Task brief:
The required output is the exact run of lines from the line containing "Write part 2" to the line containing "leaf scroll: one", inclusive, and nothing besides.

Dataset records:
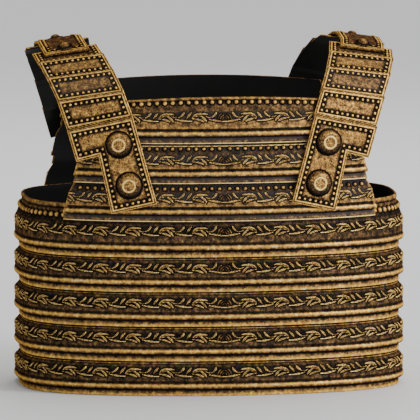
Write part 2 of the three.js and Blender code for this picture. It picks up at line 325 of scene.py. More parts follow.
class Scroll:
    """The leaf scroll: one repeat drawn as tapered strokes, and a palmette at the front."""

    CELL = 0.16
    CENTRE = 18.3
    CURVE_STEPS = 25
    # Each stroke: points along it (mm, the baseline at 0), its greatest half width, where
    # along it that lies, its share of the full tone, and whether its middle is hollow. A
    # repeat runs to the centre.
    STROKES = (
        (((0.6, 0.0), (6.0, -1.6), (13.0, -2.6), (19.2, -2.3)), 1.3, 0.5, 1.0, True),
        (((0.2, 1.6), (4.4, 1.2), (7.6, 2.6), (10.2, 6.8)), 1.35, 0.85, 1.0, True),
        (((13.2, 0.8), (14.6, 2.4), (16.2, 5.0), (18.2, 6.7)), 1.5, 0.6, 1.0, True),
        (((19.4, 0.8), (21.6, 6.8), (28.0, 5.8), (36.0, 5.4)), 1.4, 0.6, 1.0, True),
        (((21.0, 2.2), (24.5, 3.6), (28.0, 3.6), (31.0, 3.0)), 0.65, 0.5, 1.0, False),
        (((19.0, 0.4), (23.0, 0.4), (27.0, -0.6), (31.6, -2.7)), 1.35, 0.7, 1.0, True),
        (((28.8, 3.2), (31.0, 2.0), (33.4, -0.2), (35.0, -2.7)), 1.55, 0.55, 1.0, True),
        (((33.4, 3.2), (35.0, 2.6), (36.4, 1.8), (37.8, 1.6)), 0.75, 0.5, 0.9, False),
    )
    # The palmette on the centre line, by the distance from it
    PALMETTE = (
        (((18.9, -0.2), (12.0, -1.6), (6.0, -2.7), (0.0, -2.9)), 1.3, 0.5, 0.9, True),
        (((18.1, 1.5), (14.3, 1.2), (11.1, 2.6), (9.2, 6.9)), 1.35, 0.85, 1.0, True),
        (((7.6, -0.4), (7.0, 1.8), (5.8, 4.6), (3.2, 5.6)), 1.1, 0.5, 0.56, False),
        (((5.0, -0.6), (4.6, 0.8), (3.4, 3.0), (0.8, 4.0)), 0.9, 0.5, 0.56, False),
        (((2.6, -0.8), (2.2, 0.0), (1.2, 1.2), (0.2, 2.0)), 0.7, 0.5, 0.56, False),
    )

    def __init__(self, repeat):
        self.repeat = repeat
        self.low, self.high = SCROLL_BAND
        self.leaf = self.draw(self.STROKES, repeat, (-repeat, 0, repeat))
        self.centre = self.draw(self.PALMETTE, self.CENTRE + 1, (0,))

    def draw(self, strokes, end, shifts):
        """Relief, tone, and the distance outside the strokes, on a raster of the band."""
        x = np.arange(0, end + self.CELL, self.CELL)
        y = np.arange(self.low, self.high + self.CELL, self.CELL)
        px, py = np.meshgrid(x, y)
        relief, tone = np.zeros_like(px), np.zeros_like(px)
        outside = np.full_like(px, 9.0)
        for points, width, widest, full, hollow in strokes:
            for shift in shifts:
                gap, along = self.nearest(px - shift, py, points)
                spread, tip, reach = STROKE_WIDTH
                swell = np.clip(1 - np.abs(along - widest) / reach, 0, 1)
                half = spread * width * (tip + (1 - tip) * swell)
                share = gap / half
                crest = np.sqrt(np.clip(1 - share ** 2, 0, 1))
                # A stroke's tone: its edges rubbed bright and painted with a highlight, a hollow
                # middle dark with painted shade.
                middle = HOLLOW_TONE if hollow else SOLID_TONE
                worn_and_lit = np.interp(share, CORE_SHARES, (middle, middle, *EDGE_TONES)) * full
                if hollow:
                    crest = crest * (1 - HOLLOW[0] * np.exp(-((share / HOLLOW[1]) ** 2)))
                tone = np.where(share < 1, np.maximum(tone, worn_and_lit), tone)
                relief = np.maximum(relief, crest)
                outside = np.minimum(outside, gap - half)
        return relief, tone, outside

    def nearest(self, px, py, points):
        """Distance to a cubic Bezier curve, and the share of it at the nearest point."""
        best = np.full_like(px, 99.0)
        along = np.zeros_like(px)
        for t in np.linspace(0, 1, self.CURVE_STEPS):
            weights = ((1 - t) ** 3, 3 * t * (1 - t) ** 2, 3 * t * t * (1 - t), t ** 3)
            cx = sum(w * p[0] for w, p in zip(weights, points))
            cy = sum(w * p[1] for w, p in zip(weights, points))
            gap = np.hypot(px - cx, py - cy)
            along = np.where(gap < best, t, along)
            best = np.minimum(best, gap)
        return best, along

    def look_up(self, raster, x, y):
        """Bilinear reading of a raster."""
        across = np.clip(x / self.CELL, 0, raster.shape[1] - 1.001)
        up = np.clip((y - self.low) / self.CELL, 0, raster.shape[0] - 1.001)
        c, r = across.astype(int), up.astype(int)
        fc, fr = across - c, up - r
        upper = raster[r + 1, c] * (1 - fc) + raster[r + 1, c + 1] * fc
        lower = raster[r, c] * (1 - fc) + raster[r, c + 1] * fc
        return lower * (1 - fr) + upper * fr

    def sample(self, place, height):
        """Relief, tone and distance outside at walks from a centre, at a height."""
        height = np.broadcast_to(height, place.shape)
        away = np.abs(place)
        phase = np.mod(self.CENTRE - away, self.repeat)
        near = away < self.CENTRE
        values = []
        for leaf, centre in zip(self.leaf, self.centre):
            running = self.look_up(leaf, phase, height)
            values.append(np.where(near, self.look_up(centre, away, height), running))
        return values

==

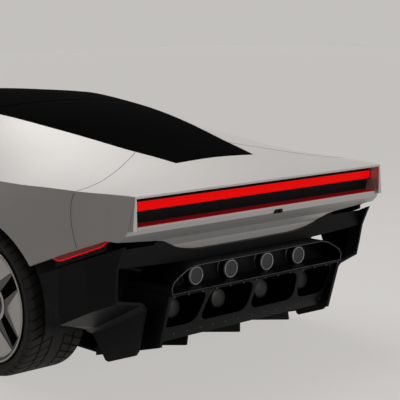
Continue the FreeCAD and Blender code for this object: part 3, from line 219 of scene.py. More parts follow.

...

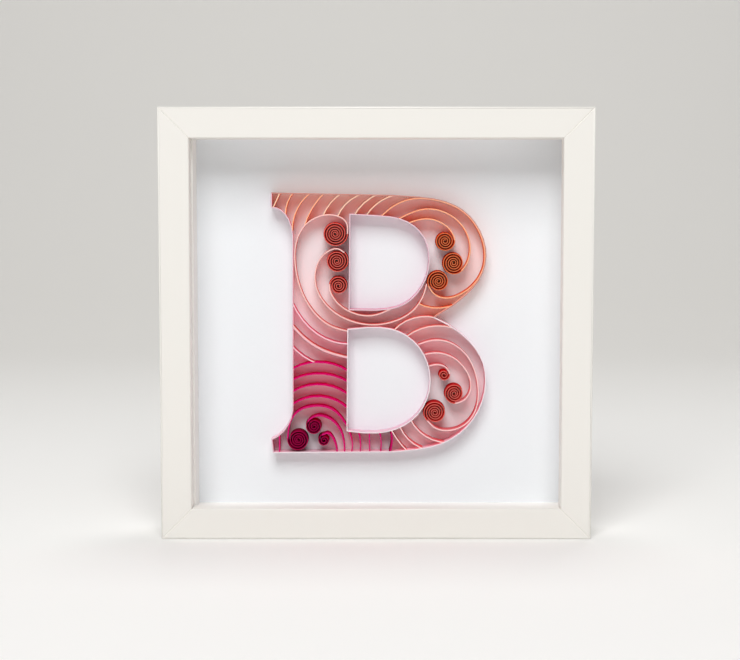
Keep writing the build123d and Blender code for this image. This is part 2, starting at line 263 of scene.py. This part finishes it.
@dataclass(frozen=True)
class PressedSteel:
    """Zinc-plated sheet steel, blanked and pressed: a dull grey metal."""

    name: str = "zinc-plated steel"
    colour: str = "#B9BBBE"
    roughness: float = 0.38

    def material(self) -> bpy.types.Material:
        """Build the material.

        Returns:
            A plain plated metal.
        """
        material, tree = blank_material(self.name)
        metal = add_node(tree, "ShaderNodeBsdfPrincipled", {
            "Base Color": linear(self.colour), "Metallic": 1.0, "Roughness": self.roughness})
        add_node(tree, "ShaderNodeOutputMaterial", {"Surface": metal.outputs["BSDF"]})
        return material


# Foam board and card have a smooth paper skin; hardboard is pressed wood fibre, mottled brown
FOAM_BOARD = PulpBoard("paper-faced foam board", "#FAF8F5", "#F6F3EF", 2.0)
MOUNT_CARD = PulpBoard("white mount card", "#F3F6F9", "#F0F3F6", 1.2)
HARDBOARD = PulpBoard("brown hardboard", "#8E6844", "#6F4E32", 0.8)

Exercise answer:
Write part 2 of the three.js and Blender code for this picture. It picks up at line 325 of scene.py. More parts follow.
class Scroll:
    """The leaf scroll: one repeat drawn as tapered strokes, and a palmette at the front."""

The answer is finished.